** start of Provided data **
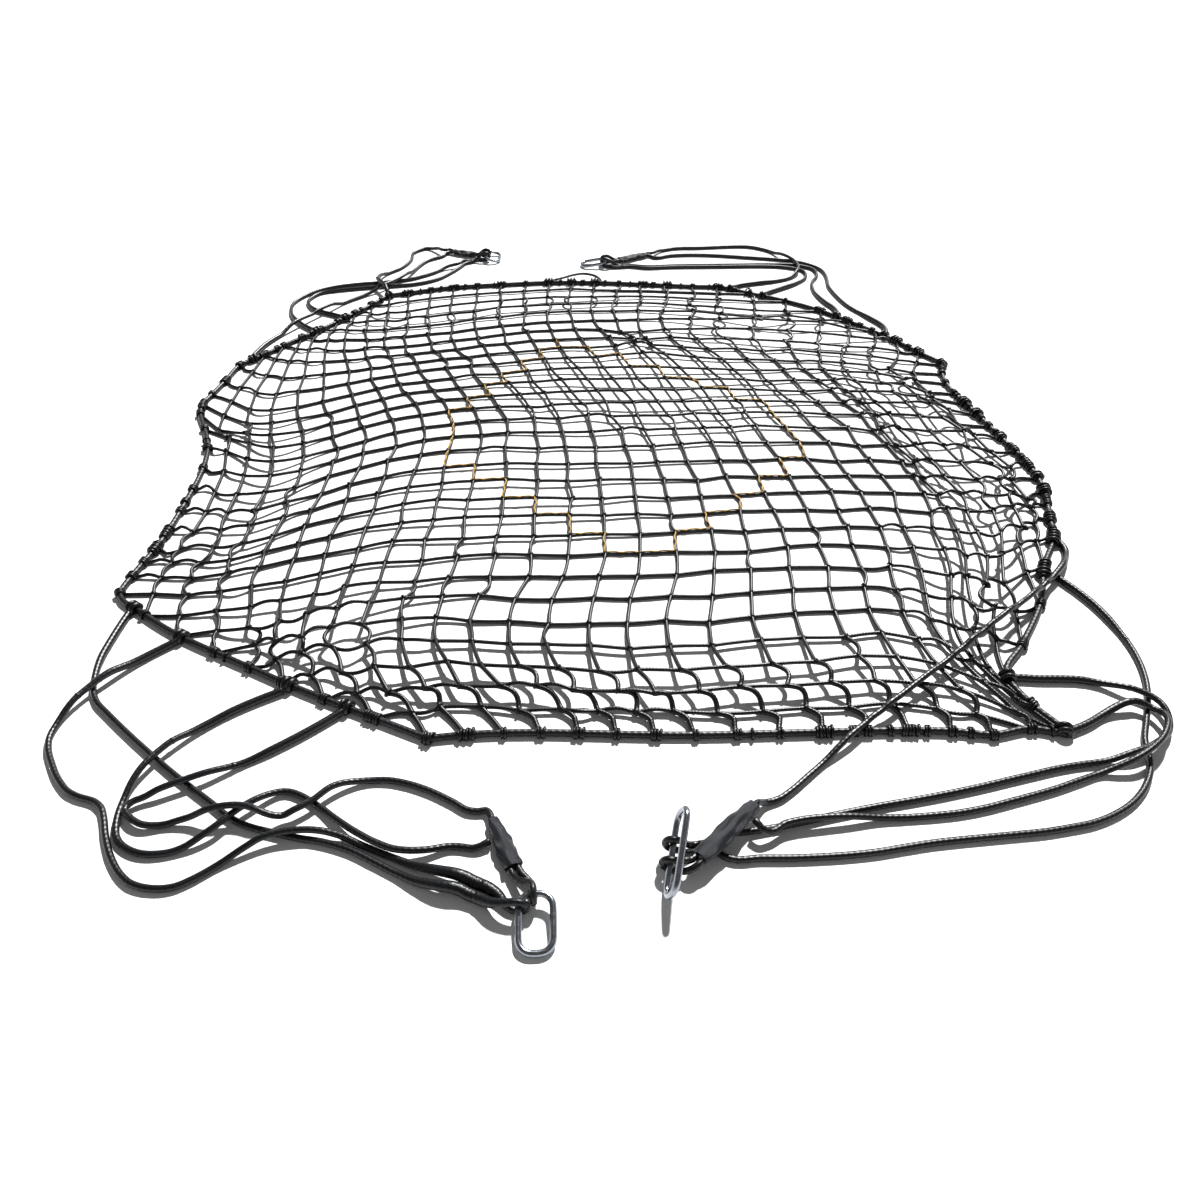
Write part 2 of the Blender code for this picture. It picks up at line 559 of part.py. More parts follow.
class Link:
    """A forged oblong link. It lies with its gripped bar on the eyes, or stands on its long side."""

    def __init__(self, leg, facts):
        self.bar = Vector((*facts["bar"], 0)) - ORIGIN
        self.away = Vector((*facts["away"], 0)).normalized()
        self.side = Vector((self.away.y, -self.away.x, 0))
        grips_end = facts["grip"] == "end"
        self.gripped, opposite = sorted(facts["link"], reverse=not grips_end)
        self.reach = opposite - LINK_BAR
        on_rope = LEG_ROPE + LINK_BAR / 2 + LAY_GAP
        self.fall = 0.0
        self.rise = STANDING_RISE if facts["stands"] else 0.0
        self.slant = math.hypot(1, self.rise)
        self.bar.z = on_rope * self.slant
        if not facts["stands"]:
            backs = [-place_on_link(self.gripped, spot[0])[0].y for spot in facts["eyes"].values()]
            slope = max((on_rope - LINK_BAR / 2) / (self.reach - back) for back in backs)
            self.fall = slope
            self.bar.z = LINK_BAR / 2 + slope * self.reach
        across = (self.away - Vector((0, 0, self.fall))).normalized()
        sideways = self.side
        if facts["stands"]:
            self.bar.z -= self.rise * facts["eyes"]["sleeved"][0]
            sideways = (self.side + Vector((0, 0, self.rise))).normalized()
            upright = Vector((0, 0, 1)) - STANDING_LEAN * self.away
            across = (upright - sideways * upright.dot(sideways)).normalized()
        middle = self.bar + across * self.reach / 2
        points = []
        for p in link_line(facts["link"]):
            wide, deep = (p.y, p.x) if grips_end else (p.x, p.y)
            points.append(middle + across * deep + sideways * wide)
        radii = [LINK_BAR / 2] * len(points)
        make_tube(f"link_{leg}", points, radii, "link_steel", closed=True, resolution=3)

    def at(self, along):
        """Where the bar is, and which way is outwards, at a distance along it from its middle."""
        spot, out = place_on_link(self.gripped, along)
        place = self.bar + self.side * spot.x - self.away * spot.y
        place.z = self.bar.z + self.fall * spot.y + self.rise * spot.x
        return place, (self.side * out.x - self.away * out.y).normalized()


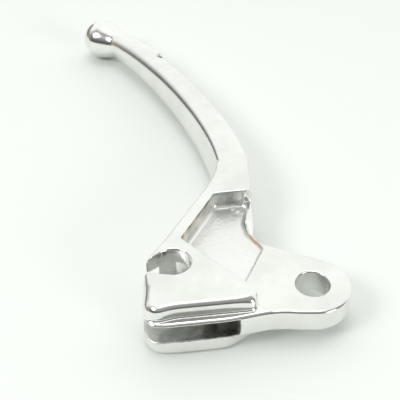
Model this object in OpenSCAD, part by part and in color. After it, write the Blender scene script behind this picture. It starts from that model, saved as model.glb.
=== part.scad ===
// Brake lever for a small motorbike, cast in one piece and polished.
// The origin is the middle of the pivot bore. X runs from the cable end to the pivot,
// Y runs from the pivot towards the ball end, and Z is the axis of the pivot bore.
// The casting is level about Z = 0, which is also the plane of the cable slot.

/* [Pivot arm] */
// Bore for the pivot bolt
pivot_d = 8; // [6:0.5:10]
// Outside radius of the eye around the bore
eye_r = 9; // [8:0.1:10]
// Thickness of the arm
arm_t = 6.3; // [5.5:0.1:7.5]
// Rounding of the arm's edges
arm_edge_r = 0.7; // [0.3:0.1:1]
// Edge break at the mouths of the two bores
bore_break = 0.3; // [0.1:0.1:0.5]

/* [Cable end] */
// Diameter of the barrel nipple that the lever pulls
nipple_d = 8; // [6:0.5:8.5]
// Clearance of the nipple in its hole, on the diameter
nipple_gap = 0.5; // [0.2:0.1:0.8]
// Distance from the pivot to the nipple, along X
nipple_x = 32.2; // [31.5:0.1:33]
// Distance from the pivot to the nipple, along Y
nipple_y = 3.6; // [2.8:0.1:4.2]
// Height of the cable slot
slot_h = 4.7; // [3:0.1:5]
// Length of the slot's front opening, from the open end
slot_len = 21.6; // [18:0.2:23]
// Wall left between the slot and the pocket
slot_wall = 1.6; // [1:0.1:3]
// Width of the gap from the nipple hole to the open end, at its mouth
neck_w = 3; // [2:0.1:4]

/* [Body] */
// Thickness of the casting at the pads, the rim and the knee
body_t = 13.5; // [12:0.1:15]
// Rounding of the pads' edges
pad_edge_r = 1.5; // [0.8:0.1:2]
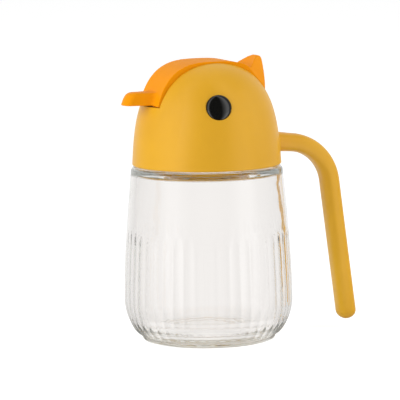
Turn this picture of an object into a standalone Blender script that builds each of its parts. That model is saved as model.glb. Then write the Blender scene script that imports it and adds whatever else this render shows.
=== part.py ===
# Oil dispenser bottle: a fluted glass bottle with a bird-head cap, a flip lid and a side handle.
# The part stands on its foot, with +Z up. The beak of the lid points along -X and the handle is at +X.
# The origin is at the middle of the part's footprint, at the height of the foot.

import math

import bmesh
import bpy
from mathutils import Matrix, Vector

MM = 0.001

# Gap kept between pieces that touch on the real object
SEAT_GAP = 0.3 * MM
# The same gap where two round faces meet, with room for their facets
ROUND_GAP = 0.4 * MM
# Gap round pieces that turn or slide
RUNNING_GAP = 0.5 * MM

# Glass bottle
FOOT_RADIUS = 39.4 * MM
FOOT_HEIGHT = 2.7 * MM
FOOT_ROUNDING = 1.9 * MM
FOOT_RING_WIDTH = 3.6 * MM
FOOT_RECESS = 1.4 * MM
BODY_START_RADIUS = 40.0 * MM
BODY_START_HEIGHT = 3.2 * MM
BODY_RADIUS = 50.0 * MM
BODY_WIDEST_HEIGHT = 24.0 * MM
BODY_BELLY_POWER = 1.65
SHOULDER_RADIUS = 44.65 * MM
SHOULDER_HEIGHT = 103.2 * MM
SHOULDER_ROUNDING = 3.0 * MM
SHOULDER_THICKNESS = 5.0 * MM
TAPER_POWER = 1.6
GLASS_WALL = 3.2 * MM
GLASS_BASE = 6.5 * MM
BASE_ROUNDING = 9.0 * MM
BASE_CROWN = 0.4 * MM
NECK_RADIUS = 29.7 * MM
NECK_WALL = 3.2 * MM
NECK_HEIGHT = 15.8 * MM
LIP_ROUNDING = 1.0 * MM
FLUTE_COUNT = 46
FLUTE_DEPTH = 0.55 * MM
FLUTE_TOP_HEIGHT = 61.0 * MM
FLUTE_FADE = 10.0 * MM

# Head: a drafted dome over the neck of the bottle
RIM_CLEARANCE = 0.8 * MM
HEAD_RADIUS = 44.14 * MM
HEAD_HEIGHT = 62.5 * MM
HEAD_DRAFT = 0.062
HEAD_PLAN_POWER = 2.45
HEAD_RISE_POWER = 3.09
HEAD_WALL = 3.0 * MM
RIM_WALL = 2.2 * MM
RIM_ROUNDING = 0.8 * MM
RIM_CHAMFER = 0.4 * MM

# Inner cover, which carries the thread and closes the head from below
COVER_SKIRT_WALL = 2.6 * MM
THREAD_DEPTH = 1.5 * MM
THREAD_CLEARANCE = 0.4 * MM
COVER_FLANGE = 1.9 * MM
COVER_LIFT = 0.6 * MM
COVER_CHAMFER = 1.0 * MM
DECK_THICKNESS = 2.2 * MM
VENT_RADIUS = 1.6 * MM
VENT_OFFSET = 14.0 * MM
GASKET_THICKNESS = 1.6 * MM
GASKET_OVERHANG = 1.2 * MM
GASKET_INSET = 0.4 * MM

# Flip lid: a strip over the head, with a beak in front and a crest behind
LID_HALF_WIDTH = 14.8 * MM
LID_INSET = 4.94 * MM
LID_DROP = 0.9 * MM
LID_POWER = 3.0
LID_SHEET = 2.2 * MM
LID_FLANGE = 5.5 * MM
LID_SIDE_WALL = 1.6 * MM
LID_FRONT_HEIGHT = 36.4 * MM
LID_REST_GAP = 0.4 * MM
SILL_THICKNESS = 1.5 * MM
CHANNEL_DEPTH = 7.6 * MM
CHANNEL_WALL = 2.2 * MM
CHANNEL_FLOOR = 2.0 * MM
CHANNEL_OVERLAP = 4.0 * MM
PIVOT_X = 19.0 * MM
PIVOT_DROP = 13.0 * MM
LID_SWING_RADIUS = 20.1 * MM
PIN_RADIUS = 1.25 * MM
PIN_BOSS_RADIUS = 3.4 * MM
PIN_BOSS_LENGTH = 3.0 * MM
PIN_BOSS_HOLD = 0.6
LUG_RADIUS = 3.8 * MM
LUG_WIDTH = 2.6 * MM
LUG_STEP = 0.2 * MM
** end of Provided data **
Task statement = Copy the lines from the start of the data verbatim, stopping after the line containing "forged oblong link.".

Exercise solution =
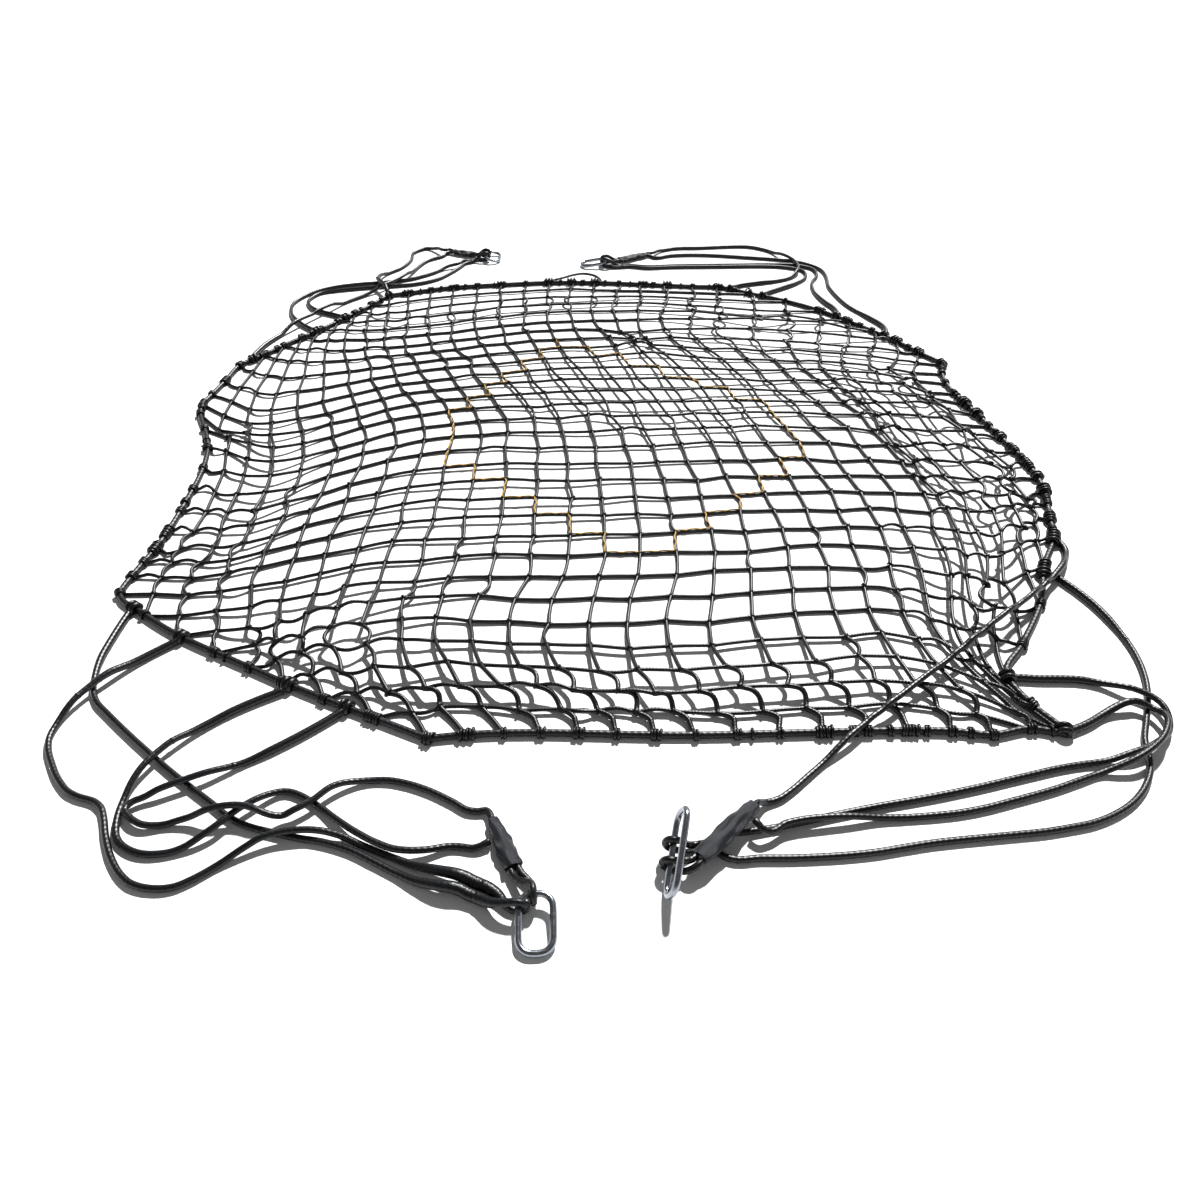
Write part 2 of the Blender code for this picture. It picks up at line 559 of part.py. More parts follow.
class Link:
    """A forged oblong link. It lies with its gripped bar on the eyes, or stands on its long side."""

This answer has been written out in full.